Upon receipt, the script is executed and the VLAN or ACL isolation rule incorporated (528) into the VLAN association table 258 or ACL 260 where it causes any packet with the intruder's MAC address to be segregated if received on any edge or bridge port. The VLAN or ACL isolation rule may also cause the receiving switch to flush the MAC address of the intruder from its forwarding table 256. If configured to install the VLAN isolation rule on all switches in the network, however, the AQE server 120 need not determine the IP address of the intruder or identify a default router.
After installation of the quarantine rule on each of the switches 114-116 in the domain, PDUs received from the client 110 are automatically segregated into the quarantine VLAN independently of where in the first domain that the client attempts to gain access and independently of the content of the PDU. If the infected client 110 transmits a packet to the first switch 114, for example, the switch 114 applies (660) the VLAN isolation rule and bridges the received packet to the quarantine VLAN. Similarly, if the client 110 moves (670) within the first domain and re-establishes access at the second switch 115, the packet 630 transmitted to the second switch 115 is automatically bridged to the quarantine VLAN in accordance with the VLAN isolation rule, thereby preventing the infected client from moving around the network and extending the scope of the infection. As illustrated, the packets 620, 630 from the infected client 110 may be distributed to the third switch 116 for additional inspection, to firewall 105, or both. One of ordinary skill in the art will appreciate that the PDUs from the infected client 110 may also be subjected to an ACL rule adapted to segregate the suspicious traffic and prevent the client 110 from gaining access to any of the access points in the first domain. In some embodiments, the network user is informed that the offending device has been isolated and then offer software downloads or other solutions to repair the device before allowing the device back onto the network.
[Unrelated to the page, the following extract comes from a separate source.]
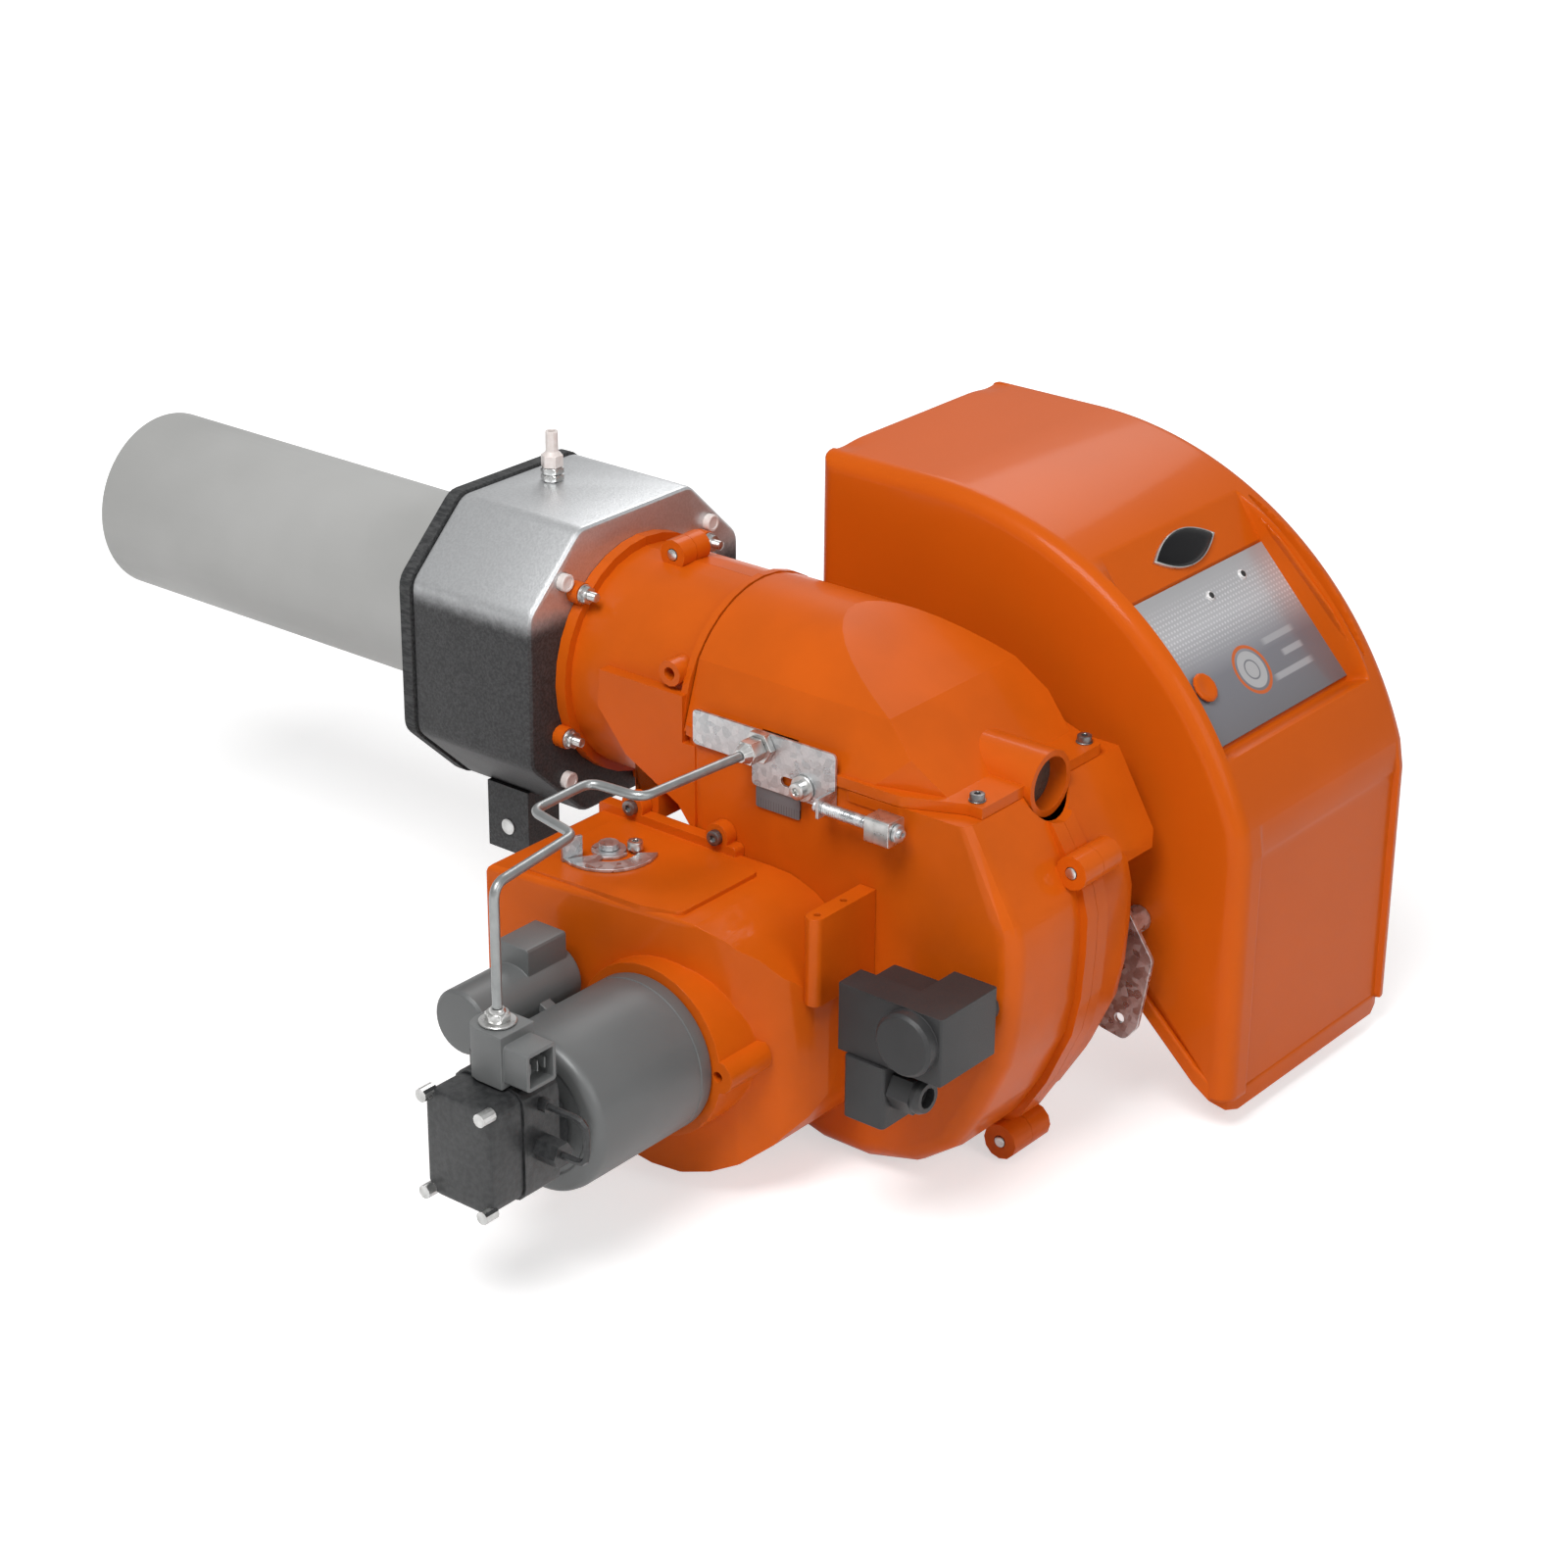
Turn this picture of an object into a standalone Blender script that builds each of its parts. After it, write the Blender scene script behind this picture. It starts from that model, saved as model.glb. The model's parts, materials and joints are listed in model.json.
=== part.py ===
"""Light-oil forced-draught burner: casing, head, air intake, motor, pump, pressure switch and hood.

Metres, +Z up. The origin is the centre of the boiler mating plane on the blast tube's axis.
+Y runs along the blast tube towards the flame, -X is the motor side, +X the hood side.
"""
from math import cos, pi, radians, sin, tan

import bmesh
import bpy
from mathutils import Matrix, Vector

# Gaps, cutters and roundness
CLEAR = 0.0003          # gap kept between touching solids
RUN_CLEAR = 0.001       # running gap round a moving piece
OVERRUN = 0.004         # how far a cutter runs past the surface it cuts
ROUND_STEPS = 32        # sides of a large round piece
SMALL_STEPS = 12        # sides of a small round piece
CORNER_STEPS = 3        # segments of a rounded corner
BEND_STEPS = 3          # segments of a pipe's bend
WELD = 0.00002          # points closer than this are one
FLAT_ANGLE = 0.001      # faces that turn less than this, in radians, are one
SHARP_ANGLE = 0.6       # edges that turn more than this, in radians, stay sharp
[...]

The AQE 120 of the preferred embodiment is also adapted to generate scripts, to reverse or otherwise repeal the isolation rules within the domain once it is safe to do so. The reversal scripts may be distributed upon the initiation of the network administrator or automatically after a pre-determined period of time has elapsed, for example. In some embodiments, the information about the MAC and IP addresses of the offending devices are stored so that the operator may later removing the MAC rule and restore service to the quarantined device.
Although the description above contains many specifications, these should not be construed as limiting the scope of the invention but as merely providing illustrations of some of the presently preferred embodiments of this invention.
Therefore, the invention has been disclosed by way of example and not limitation, and reference should be made to the following claims to determine the scope of the present invention.